[START OF DATASET RECORDS]

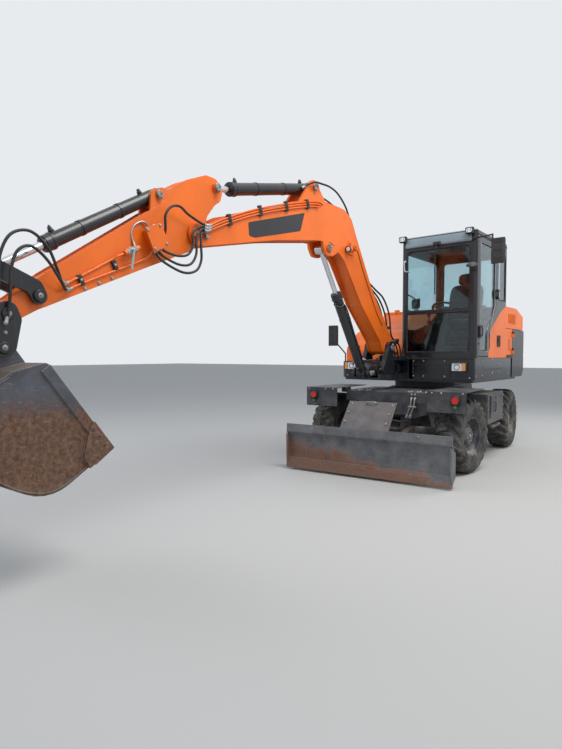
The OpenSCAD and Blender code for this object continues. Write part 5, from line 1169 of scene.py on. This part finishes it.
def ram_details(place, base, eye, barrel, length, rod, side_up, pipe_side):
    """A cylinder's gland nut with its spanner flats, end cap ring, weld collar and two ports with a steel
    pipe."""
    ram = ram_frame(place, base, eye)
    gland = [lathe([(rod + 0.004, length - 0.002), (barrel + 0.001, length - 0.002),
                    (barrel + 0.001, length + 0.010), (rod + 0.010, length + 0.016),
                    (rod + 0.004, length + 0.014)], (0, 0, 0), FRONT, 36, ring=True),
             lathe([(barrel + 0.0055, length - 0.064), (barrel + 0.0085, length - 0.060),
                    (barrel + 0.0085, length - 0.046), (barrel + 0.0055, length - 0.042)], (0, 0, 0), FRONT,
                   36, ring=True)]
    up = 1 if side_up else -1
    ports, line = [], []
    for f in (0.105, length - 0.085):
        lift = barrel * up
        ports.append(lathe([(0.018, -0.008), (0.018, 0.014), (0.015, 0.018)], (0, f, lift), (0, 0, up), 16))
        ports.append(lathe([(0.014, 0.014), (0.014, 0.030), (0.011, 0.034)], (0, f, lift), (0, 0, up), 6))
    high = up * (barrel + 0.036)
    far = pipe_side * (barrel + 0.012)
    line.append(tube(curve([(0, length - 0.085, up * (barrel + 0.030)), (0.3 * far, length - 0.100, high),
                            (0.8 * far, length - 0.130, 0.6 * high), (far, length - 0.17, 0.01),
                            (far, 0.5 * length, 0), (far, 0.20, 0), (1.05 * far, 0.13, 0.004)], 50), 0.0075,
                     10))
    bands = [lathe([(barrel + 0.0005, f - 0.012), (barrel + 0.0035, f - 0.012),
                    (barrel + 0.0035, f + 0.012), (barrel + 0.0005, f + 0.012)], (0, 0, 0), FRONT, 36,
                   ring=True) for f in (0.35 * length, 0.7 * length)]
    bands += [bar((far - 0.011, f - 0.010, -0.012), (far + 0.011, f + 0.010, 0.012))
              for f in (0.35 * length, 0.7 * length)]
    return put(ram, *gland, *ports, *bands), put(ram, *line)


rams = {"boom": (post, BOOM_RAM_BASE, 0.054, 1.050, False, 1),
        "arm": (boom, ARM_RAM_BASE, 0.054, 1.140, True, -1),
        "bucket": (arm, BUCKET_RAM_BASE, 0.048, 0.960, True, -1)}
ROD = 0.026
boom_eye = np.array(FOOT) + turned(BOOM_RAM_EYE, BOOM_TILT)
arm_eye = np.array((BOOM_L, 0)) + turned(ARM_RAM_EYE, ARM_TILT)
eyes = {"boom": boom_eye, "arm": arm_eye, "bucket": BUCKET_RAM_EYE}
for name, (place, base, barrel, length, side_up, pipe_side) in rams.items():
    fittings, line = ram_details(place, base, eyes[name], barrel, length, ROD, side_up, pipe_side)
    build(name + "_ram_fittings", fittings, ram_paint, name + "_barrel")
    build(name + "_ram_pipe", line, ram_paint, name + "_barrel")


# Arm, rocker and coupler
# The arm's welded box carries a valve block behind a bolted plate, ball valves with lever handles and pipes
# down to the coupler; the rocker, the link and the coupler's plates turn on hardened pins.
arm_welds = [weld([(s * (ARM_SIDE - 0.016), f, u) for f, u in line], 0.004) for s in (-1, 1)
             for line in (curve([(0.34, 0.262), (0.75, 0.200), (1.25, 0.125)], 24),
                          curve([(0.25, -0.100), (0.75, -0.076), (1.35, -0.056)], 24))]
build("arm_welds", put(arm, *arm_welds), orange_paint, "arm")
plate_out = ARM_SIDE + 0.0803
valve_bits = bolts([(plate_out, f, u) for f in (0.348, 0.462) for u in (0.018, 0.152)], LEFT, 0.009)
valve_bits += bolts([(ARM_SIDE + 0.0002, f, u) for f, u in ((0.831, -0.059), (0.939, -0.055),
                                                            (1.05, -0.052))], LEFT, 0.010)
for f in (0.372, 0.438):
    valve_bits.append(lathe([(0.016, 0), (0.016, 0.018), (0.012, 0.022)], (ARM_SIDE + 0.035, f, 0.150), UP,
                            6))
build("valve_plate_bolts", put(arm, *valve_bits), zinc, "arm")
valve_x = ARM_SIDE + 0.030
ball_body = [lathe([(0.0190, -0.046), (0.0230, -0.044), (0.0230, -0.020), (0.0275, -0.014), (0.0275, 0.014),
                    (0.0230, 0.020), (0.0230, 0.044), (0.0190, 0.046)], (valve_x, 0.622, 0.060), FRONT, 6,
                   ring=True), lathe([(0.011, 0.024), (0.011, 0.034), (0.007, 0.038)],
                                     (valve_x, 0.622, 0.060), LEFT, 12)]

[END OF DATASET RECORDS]
[START OF DATASET RECORDS]

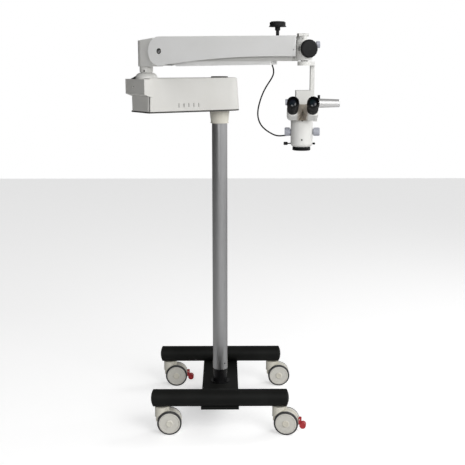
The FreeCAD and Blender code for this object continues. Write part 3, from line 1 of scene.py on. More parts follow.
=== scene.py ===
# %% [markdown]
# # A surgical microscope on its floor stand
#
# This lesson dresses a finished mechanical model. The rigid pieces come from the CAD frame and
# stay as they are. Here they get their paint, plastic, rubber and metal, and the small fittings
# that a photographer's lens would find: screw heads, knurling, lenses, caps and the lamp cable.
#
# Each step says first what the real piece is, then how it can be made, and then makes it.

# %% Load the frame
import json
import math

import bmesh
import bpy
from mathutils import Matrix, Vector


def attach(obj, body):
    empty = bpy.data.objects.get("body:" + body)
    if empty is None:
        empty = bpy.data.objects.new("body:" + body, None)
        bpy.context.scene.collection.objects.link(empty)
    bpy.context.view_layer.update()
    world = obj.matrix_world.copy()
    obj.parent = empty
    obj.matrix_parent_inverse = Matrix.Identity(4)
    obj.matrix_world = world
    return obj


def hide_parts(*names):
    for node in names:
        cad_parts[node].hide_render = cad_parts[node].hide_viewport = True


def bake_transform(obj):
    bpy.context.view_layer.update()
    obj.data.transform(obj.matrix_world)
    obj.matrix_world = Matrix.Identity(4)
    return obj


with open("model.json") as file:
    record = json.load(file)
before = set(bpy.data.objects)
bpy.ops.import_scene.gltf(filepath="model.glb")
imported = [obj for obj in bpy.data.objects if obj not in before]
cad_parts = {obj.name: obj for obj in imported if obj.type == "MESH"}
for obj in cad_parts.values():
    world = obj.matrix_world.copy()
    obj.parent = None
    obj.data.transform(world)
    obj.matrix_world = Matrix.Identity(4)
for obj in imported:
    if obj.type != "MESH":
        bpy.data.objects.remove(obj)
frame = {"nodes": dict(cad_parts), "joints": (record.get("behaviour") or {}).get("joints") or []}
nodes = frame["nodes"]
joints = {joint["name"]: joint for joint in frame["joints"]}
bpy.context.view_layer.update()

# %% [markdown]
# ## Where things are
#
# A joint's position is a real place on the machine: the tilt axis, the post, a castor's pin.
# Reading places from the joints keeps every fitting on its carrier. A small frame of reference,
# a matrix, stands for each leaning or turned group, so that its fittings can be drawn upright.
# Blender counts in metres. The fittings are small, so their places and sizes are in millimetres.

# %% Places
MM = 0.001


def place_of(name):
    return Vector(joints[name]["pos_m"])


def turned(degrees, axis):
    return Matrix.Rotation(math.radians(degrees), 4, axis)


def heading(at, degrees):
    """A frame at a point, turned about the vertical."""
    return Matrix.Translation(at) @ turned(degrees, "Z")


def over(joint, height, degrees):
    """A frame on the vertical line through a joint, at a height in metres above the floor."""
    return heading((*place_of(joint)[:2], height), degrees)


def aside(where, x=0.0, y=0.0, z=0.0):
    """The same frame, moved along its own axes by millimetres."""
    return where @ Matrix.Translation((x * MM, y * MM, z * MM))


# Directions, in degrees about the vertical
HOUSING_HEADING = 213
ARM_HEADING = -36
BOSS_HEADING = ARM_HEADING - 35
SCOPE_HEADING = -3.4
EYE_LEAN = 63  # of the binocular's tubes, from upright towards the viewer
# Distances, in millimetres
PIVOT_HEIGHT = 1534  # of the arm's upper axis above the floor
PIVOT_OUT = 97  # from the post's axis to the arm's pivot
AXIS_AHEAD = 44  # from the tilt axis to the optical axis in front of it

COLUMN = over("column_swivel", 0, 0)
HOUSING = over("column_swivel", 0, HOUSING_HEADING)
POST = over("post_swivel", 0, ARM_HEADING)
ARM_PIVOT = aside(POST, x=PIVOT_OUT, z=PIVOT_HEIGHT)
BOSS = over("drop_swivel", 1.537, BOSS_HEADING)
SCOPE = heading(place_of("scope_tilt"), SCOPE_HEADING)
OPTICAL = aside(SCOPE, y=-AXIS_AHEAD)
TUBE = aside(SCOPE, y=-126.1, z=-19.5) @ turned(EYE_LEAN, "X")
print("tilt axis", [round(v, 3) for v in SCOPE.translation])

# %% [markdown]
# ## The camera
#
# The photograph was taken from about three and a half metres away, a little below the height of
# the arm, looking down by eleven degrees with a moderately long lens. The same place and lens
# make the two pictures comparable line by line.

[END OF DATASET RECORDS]

* **EXERCISE GOAL**: Extract and output the part that opens with the line containing "if empty is" and closes with the line containing "record = json.load(file)", unchanged, ends included.

* **FINISHED ANSWER**:
    if empty is None:
        empty = bpy.data.objects.new("body:" + body, None)
        bpy.context.scene.collection.objects.link(empty)
    bpy.context.view_layer.update()
    world = obj.matrix_world.copy()
    obj.parent = empty
    obj.matrix_parent_inverse = Matrix.Identity(4)
    obj.matrix_world = world
    return obj


def hide_parts(*names):
    for node in names:
        cad_parts[node].hide_render = cad_parts[node].hide_viewport = True


def bake_transform(obj):
    bpy.context.view_layer.update()
    obj.data.transform(obj.matrix_world)
    obj.matrix_world = Matrix.Identity(4)
    return obj


with open("model.json") as file:
    record = json.load(file)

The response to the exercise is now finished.